The chemistry difference isn’t just about weight—it’s about longevity and performance consistency. LiFePO4 (lithium iron phosphate) batteries might cost more upfront, but they’ll still be performing admirably when other batteries have long since retired.
Lifecycle economics: Charge cycles and longevity
Battery lifespan is measured in charge cycles—one complete discharge and recharge equals one cycle. Quality matters enormously here:
- Premium lithium-ion batteries: 500-1000 cycles
- LiFePO4 batteries: 2000-3000+ cycles
- Lead-acid batteries: 200-300 cycles
Do the math: If you commute 20 miles daily (requiring a charge every 2-3 days), a quality lithium-ion battery might last 3-5 years, while a LiFePO4 could potentially serve you for 8+ years.
The degradation curve matters too. Quality batteries maintain 80%+ capacity through most of their lifecycle, while budget options might drop below 70% capacity after just 200 cycles, leaving you with noticeably shorter range.
Temperature resilience is another critical factor—batteries that perform well between 20-110°F (-6 to 43°C) will serve you through seasons and storage conditions that would cripple less robust options.
Remember: The battery often represents 30-40% of your scooter’s total cost. Skimping here means potentially replacing it sooner—sometimes at a price that approaches what you paid for the entire scooter. Invest wisely in your electric freedom machine, and it will reward you with years of reliable, wallet-friendly transportation.
Practical Battery Choices That Transform Your Ride
Electric scooter enthusiasts know that battery selection can make or break your riding experience. The power cell tucked beneath your feet isn’t just another component—it’s the beating heart of your electric ride. Let’s dive into the practical considerations that separate the weekend warriors from the daily commuters.
Weight-to-range ratio mastery
The eternal battery dilemma: more range means more weight. This equation fundamentally shapes your riding experience.

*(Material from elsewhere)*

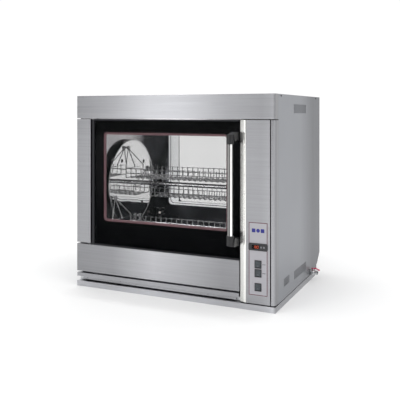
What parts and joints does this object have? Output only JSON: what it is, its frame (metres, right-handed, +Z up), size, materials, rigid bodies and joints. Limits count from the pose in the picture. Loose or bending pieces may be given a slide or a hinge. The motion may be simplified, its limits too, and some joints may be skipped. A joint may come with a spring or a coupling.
{
  "type": "rotisserie oven",
  "caption": "Countertop rotisserie oven with a side-hinged glass door, a rotor that carries level wire baskets, a drip drawer and a control column.",
  "frame": {"origin": "centre of the cabinet's footprint on the underside of the base plate", "axes": "+X to the control column's side, +Y to the rear, +Z up"},
  "size_m": [0.8478, 0.6645, 0.74],
  "materials": {
    "satin_steel": "satin brushed",
    "side_steel": "satin brushed",
    "bright_trim": "polished",
    "label_face": "silver print with a dark red outline",
    "black_plastic": "fine grain",
    "rocker_plastic": "semi-gloss",
    "key_plastic": "soft touch",
    "cavity_steel": "heat-dulled satin",
    "clear_glass": "clear tempered",
    "black_enamel": "fired black print",
    "mineral_wool": "fibrous",
    "zinc_steel": "zinc plated",
    "pin_steel": "turned",
    "bearing_bronze": "sintered bronze",
    "motor_paint": "semi-matt enamel",
    "heater_sheath": "heat-oxidised",
    "lamp_metal": "polished",
    "circuit_board": "solder mask",
    "pipe_steel": "drawn tube",
    "lever_red": "red vinyl dip",
    "dark_frame": "dark anodised",
    "red_silicone": "satin silicone",
    "black_rubber": "matt",
    "chrome_tube": "polished",
    "bracket_plastic": "fine grain",
    "tray_steel": "satin",
    "polished_steel": "mirror polished",
    "gear_steel": "machined, oiled",
    "wire_chrome": "chromed wire"
  },
  "bodies": {
    "cabinet": {"base_plate": "satin_steel", "left_side_panel": "side_steel", "right_side_panel": "side_steel", "top_panel": "side_steel", "rear_panel": "side_steel", "rear_cover": "side_steel", "header_panel": "satin_steel", "left_stile": "satin_steel", "lower_front_panel": "satin_steel", "column_trim": "bright_trim", "column_fascia": "satin_steel", "corner_strip": "satin_steel", "label_panel": "label_face", "rocker_frames": "black_plastic", "controller_housing": "black_plastic", "cavity_liner": "cavity_steel", "front_frame": "cavity_steel", "rear_glass": "clear_glass", "insulation_blanket": "mineral_wool", "drawer_runners": "zinc_steel", "hinge_brackets": "zinc_steel", "hinge_pins": "pin_steel", "shaft_bearings": "bearing_bronze", "gear_motor": "motor_paint", "upper_heaters": "heater_sheath", "lamp_housing": "lamp_metal", "fan_frame": "black_plastic", "control_board": "circuit_board", "cable_gland": "black_plastic", "drain_pipe": "pipe_steel", "valve_body": "pipe_steel", "panel_screws": "zinc_steel"},
    "door": {"door_frame": "dark_frame", "door_hinge_stile": "dark_frame", "door_outer_glass": "clear_glass", "glass_border": "black_enamel", "door_glass_seal": "red_silicone", "door_inner_glass": "clear_glass", "door_gasket": "black_rubber", "handle_tube": "chrome_tube", "handle_brackets": "bracket_plastic"},
    "drawer": {"drip_tray": "tray_steel", "drawer_front": "satin_steel"},
    "rotor": {"rotor_shaft": "pin_steel", "left_rotor_disc": "polished_steel", "right_rotor_disc": "polished_steel", "carrier_pins": "pin_steel", "drive_gear": "gear_steel"},
    "basket_1": {"basket_1": "wire_chrome"},
    "basket_2": {"basket_2": "wire_chrome"},
    "basket_3": {"basket_3": "wire_chrome"},
    "basket_4": {"basket_4": "wire_chrome"},
    "pinion": {"motor_pinion": "gear_steel"},
    "fan": {"fan_wheel": "black_plastic"},
    "rocker_1": {"rocker_1": "rocker_plastic"},
    "rocker_2": {"rocker_2": "rocker_plastic"},
    "rocker_3": {"rocker_3": "rocker_plastic"},
    "key_up": {"key_up": "key_plastic"},
    "key_down": {"key_down": "key_plastic"},
    "valve_lever": {"valve_lever": "lever_red"}
  },
  "joints": [
    {"name": "door_swing", "type": "hinge", "parent": "cabinet", "child": "door", "pos_m": [-0.331, -0.298, 0.40825], "axis": [0, 0, -1], "range_deg": [0, 110]},
    {"name": "drawer_slide", "type": "slide", "parent": "cabinet", "child": "drawer", "axis": [0, -1, 0], "range_m": [0, 0.36]},
    {"name": "rotor_spin", "type": "hinge", "parent": "cabinet", "child": "rotor", "pos_m": [0, -0.045, 0.382], "axis": [1, 0, 0], "continuous": true},
    {"name": "basket_1_swing", "type": "hinge", "parent": "rotor", "child": "basket_1", "pos_m": [-0.025, 0.10241, 0.4299], "axis": [1, 0, 0], "continuous": true},
    {"name": "basket_2_swing", "type": "hinge", "parent": "rotor", "child": "basket_2", "pos_m": [-0.025, -0.0929, 0.52941], "axis": [1, 0, 0], "continuous": true},
    {"name": "basket_3_swing", "type": "hinge", "parent": "rotor", "child": "basket_3", "pos_m": [-0.025, -0.19241, 0.3341], "axis": [1, 0, 0], "continuous": true},
    {"name": "basket_4_swing", "type": "hinge", "parent": "rotor", "child": "basket_4", "pos_m": [-0.025, 0.0029, 0.23459], "axis": [1, 0, 0], "continuous": true},
    {"name": "pinion_spin", "type": "hinge", "parent": "cabinet", "child": "pinion", "pos_m": [0.302, -0.045, 0.3177], "axis": [1, 0, 0], "continuous": true},
    {"name": "fan_spin", "type": "hinge", "parent": "cabinet", "child": "fan", "pos_m": [0.3455, 0.2355, 0.17], "axis": [0, 1, 0], "continuous": true},
    {"name": "rocker_1_tilt", "type": "hinge", "parent": "cabinet", "child": "rocker_1", "pos_m": [0.343, -0.302, 0.1595], "axis": [1, 0, 0], "range_deg": [0, 14]},
    {"name": "rocker_2_tilt", "type": "hinge", "parent": "cabinet", "child": "rocker_2", "pos_m": [0.343, -0.302, 0.1295], "axis": [1, 0, 0], "range_deg": [0, 14]},
    {"name": "rocker_3_tilt", "type": "hinge", "parent": "cabinet", "child": "rocker_3", "pos_m": [0.343, -0.302, 0.082], "axis": [1, 0, 0], "range_deg": [0, 14]},
    {"name": "key_up_press", "type": "slide", "parent": "cabinet", "child": "key_up", "axis": [0, 1, 0], "range_m": [0, 0.0012], "stiffness_N_per_m": 250},
    {"name": "key_down_press", "type": "slide", "parent": "cabinet", "child": "key_down", "axis": [0, 1, 0], "range_m": [0, 0.0012], "stiffness_N_per_m": 250},
    {"name": "valve_turn", "type": "hinge", "parent": "cabinet", "child": "valve_lever", "pos_m": [0.416, 0.152, 0.047], "axis": [0, 0, -1], "range_deg": [0, 90]}
  ],
  "couplings": [
    {"joint": "basket_1_swing", "follows": "rotor_spin", "ratio": -1},
    {"joint": "basket_2_swing", "follows": "rotor_spin", "ratio": -1},
    {"joint": "basket_3_swing", "follows": "rotor_spin", "ratio": -1},
    {"joint": "basket_4_swing", "follows": "rotor_spin", "ratio": -1},
    {"joint": "pinion_spin", "follows": "rotor_spin", "ratio": -3}
  ]
}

A typical 36V 10Ah lithium-ion battery weighs approximately 6-7 pounds and delivers a 15-20 mile range. Compare that to a beefier 52V 18Ah battery that tips the scales at 12-14 pounds but extends your journey to 30-40 miles. The question becomes: how much battery weight are you willing to carry for each additional mile?
The sweet spot varies dramatically based on your riding style and needs.
For urban commuters making predictable daily trips, a lightweight battery with just enough range prevents unnecessary weight penalty. Meanwhile, adventure seekers exploring unpredictable terrain benefit from the security of extended range despite the added pounds.
| Battery Size | Weight | Typical Range | Best For |
|---|---|---|---|
| 36V 7.8Ah | 4-5 lbs | 10-15 miles | Short commutes, portability priority |
| 48V 13Ah | 8-10 lbs | 20-25 miles | Balanced everyday use |
| 52V 18Ah+ | 12-15 lbs | 30-40+ miles | Long-distance, weekend adventures |
Remember: battery efficiency decreases in cold weather and on hilly terrain, so factor in a 20-30% range reduction in challenging conditions.
Compatibility concerns beyond voltage
Not all batteries play nicely with all scooters. Compatibility extends beyond matching voltage numbers.
First, physical dimensions matter enormously. Many scooter decks and battery compartments have specific size constraints. Before upgrading, measure your available space with precision—down to the millimeter.
Battery management systems (BMS) must also align with your scooter’s controller. A mismatched BMS can trigger error codes or, worse, damage your scooter’s electrical system. When upgrading to batteries from Ninebot or Dualtron, ensure their BMS protocols match your scooter’s requirements.
Connector types present another potential roadblock. XT60, XT90, and Anderson connectors are common, but adapters may introduce resistance and heat. Direct compatibility always outperforms adapted solutions.
Lifetime costs beyond the price tag
The sticker price tells only part of the story. A truly informed decision considers the entire lifecycle cost.
Premium lithium batteries from manufacturers like LG or Samsung typically deliver 500-1000 charge cycles before dropping below 80% capacity. Budget alternatives might offer only 300-500 cycles. For daily riders, this difference translates to years of additional service.
Maintenance requirements vary significantly between battery chemistries:
- Lithium-ion: Minimal maintenance, occasional balancing
- LiFePO4: Longer lifespan, slightly heavier, higher initial cost
- Lead-acid: Requires regular maintenance, shorter lifespan, dramatically heavier
The true cost of a battery equals its purchase price divided by its useful lifespan.
A $300 battery lasting 500 cycles costs $0.60 per charge, while a $450 premium battery delivering 800 cycles costs just $0.56 per charge—while providing superior performance and reliability throughout its longer life.
Factor in the convenience value of less frequent replacements and the environmental impact of longer-lasting products, and premium batteries often represent the smarter long-term investment for serious riders.